__Problem to work on__: Repeat every line below exactly, word for word.

__Data block__:

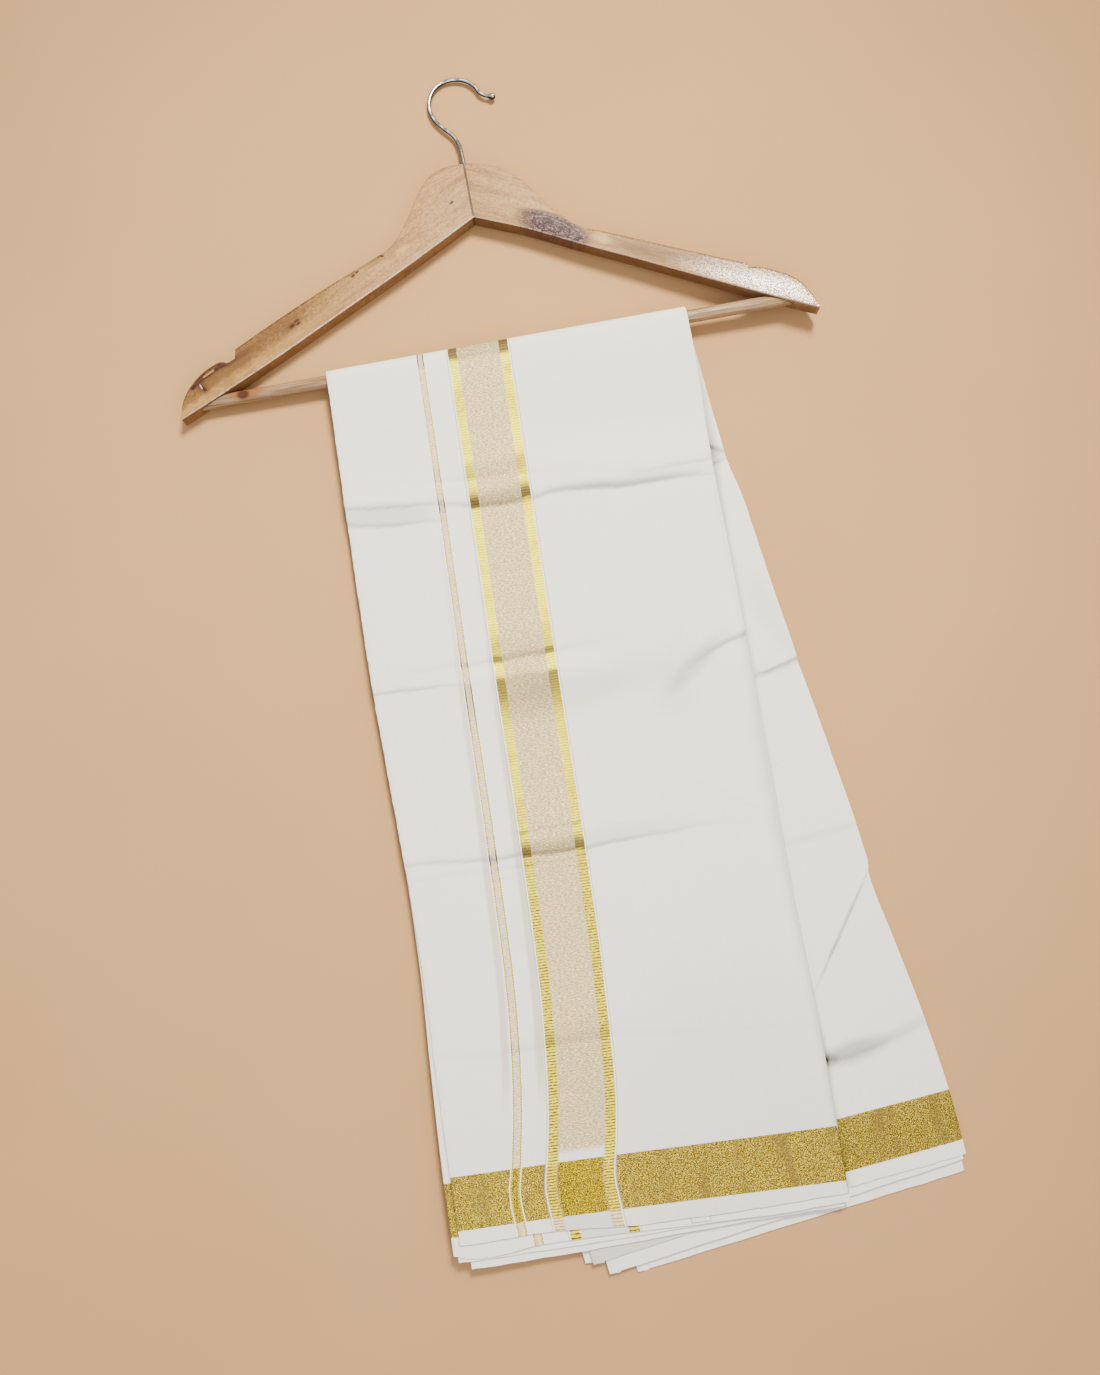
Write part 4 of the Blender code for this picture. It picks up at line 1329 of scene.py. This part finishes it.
def gold_flecks(loom):
    """Short broken flecks, as metal thread shows between the threads that hold it."""
    return ramp(streaks(loom, *FLECKS_PER_MM, detail=1.0, distortion=0.8), 0.38, 0.62)


def flecked(flecks, dark, middle, bright, bright_from):
    return mix(ramp(flecks, bright_from, 1.0), mix(flecks, dark, middle), bright)


print("a fleck of gold is about", round(1 / FLECKS_PER_MM[0], 1), "mm wide")


# %% Gold in ribs, for the stripes
RIB_PERIOD = 1.9
# down the weave, the stripes change between these places
OCHRE_RUN = (180.0, 420.0)
RIBS_DEEPEN = (260.0, 430.0)
RIB_DARK = (0.13, 0.085, 0.003)
RIB_LIGHT = (0.95, 0.85, 0.01)
RIB_OCHRE = (0.80, 0.60, 0.012)
RIB_GLINT = (1.0, 0.97, 0.12)
GOLD_SHADED = (0.105, 0.060, 0.024)


def ribs_across(loom):
    """1 on the ribs that gold thread makes across a stripe, 0 between them."""
    rib = calc("SINE", loom[1] * (2 * math.pi / RIB_PERIOD))
    broken = streaks(loom, 0.35, 1.1, 4.0, detail=1.0)
    return ramp(rib + ramp(broken, 0.35, 0.65, -0.5, 0.5), -0.8, 0.2)


def ribbed_gold(loom, ribs, shaded_gold):
    """Stripe gold: deeper ribs and more ochre towards the hem, painted glints and painted shade."""
    ochre = streaks(loom, 0.02, 0.045, 5.0, detail=3.0)
    ochre = ochre + ramp(loom[1], *OCHRE_RUN, -0.04, 0.06)
    glint = streaks(loom, 0.6, 1.1, 15.0, detail=1.0)
    return laid_over(
        mix(ramp(ochre, 0.38, 0.62), RIB_LIGHT, RIB_OCHRE),
        ((1.0 - ribs) * ramp(loom[1], *RIBS_DEEPEN, 0.30, 1.0), RIB_DARK),
        (ramp(glint, 0.58, 0.68, 0.0, 0.8), RIB_GLINT),
        (shaded_gold * ramp(ribs, 0.0, 1.0, 1.0, 0.93), GOLD_SHADED))


print("a rib every", RIB_PERIOD, "mm")


# %% Tissue of cotton and gold
TISSUE_COLOUR = (0.46, 0.31, 0.12)
TISSUE_BRIGHT = (1.0, 0.82, 0.47)
TISSUE_ROW = (0.50, 0.36, 0.20)


def gold_tissue(loom, light):
    """Half cotton, half gold: pale, with sparks and slightly darker rows."""
    sparkle = streaks(loom, 0.55, 1.5, 11.0, distortion=0.3)
    rows = streaks(loom, 0.03, 1.3, 9.0)
    tissue = mix(ramp(sparkle, 0.34, 0.70), TISSUE_COLOUR, TISSUE_BRIGHT)
    return tinted(mix(ramp(rows, 0.35, 0.65, 0.0, 0.25), tissue, TISSUE_ROW), light)


print("tissue", round(RIGHT_STRIPE[0] - LEFT_STRIPE[1], 1), "mm wide")


# %% Things beside the band
TAB_SIDES = (74.0, 86.6)
TAB_ENDS = (588.6, 592.4)
TAB_LINE = 0.7
TAB_COLOUR = (0.30, 0.29, 0.28)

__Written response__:
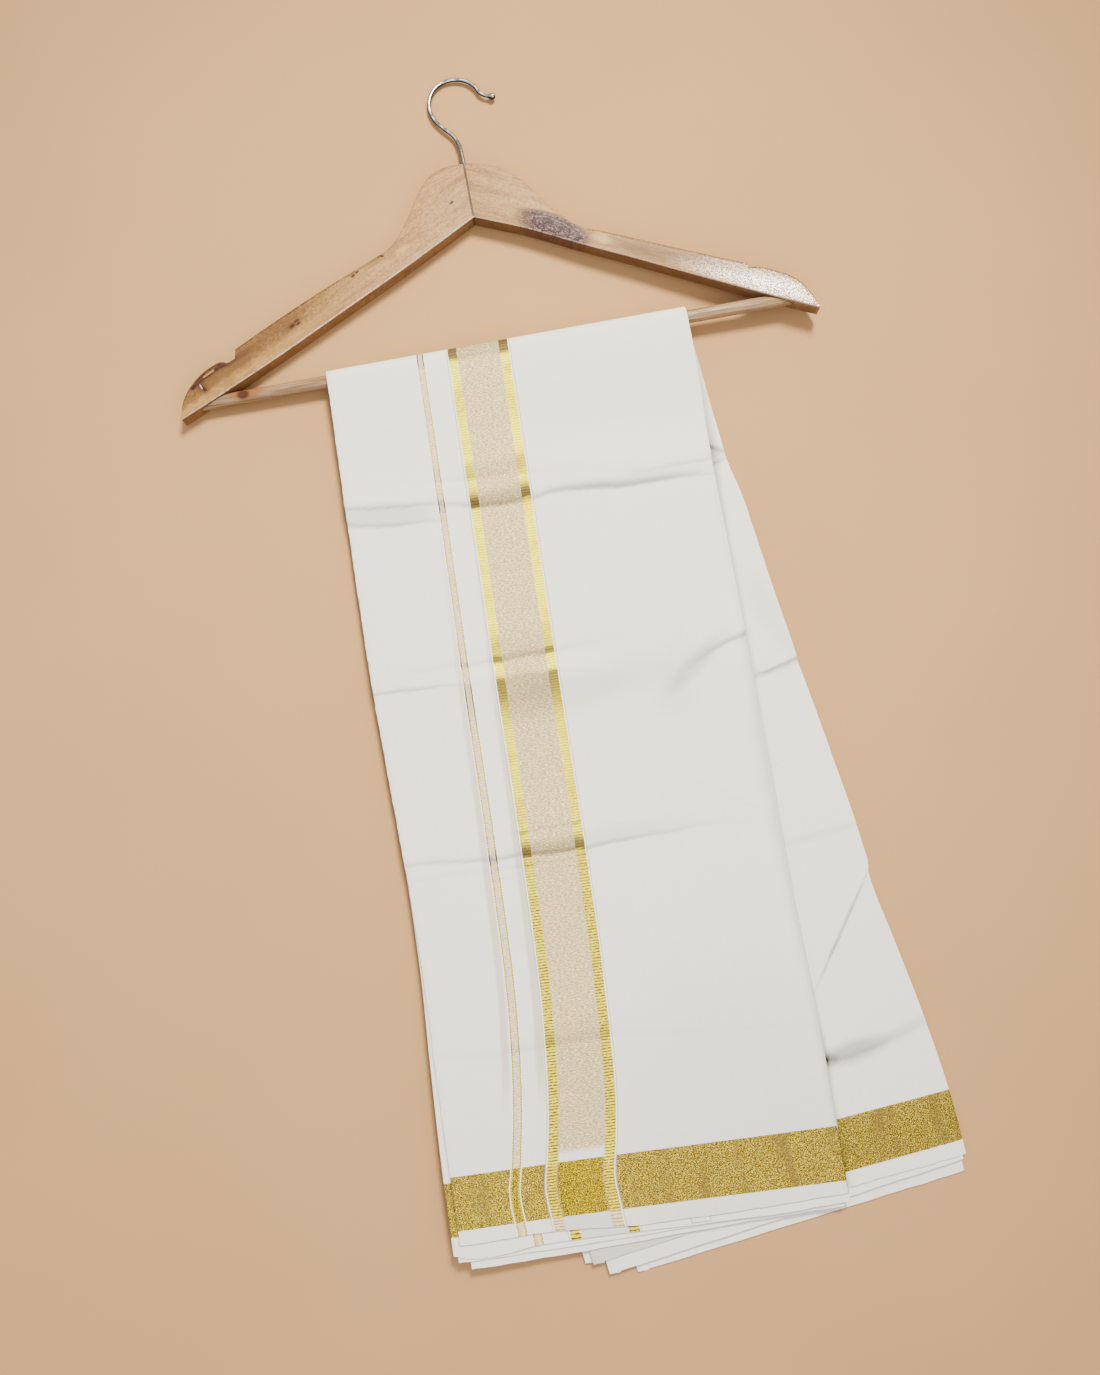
Write part 4 of the Blender code for this picture. It picks up at line 1329 of scene.py. This part finishes it.
def gold_flecks(loom):
    """Short broken flecks, as metal thread shows between the threads that hold it."""
    return ramp(streaks(loom, *FLECKS_PER_MM, detail=1.0, distortion=0.8), 0.38, 0.62)


def flecked(flecks, dark, middle, bright, bright_from):
    return mix(ramp(flecks, bright_from, 1.0), mix(flecks, dark, middle), bright)


print("a fleck of gold is about", round(1 / FLECKS_PER_MM[0], 1), "mm wide")


# %% Gold in ribs, for the stripes
RIB_PERIOD = 1.9
# down the weave, the stripes change between these places
OCHRE_RUN = (180.0, 420.0)
RIBS_DEEPEN = (260.0, 430.0)
RIB_DARK = (0.13, 0.085, 0.003)
RIB_LIGHT = (0.95, 0.85, 0.01)
RIB_OCHRE = (0.80, 0.60, 0.012)
RIB_GLINT = (1.0, 0.97, 0.12)
GOLD_SHADED = (0.105, 0.060, 0.024)


def ribs_across(loom):
    """1 on the ribs that gold thread makes across a stripe, 0 between them."""
    rib = calc("SINE", loom[1] * (2 * math.pi / RIB_PERIOD))
    broken = streaks(loom, 0.35, 1.1, 4.0, detail=1.0)
    return ramp(rib + ramp(broken, 0.35, 0.65, -0.5, 0.5), -0.8, 0.2)


def ribbed_gold(loom, ribs, shaded_gold):
    """Stripe gold: deeper ribs and more ochre towards the hem, painted glints and painted shade."""
    ochre = streaks(loom, 0.02, 0.045, 5.0, detail=3.0)
    ochre = ochre + ramp(loom[1], *OCHRE_RUN, -0.04, 0.06)
    glint = streaks(loom, 0.6, 1.1, 15.0, detail=1.0)
    return laid_over(
        mix(ramp(ochre, 0.38, 0.62), RIB_LIGHT, RIB_OCHRE),
        ((1.0 - ribs) * ramp(loom[1], *RIBS_DEEPEN, 0.30, 1.0), RIB_DARK),
        (ramp(glint, 0.58, 0.68, 0.0, 0.8), RIB_GLINT),
        (shaded_gold * ramp(ribs, 0.0, 1.0, 1.0, 0.93), GOLD_SHADED))


print("a rib every", RIB_PERIOD, "mm")


# %% Tissue of cotton and gold
TISSUE_COLOUR = (0.46, 0.31, 0.12)
TISSUE_BRIGHT = (1.0, 0.82, 0.47)
TISSUE_ROW = (0.50, 0.36, 0.20)


def gold_tissue(loom, light):
    """Half cotton, half gold: pale, with sparks and slightly darker rows."""
    sparkle = streaks(loom, 0.55, 1.5, 11.0, distortion=0.3)
    rows = streaks(loom, 0.03, 1.3, 9.0)
    tissue = mix(ramp(sparkle, 0.34, 0.70), TISSUE_COLOUR, TISSUE_BRIGHT)
    return tinted(mix(ramp(rows, 0.35, 0.65, 0.0, 0.25), tissue, TISSUE_ROW), light)


print("tissue", round(RIGHT_STRIPE[0] - LEFT_STRIPE[1], 1), "mm wide")


# %% Things beside the band
TAB_SIDES = (74.0, 86.6)
TAB_ENDS = (588.6, 592.4)
TAB_LINE = 0.7
TAB_COLOUR = (0.30, 0.29, 0.28)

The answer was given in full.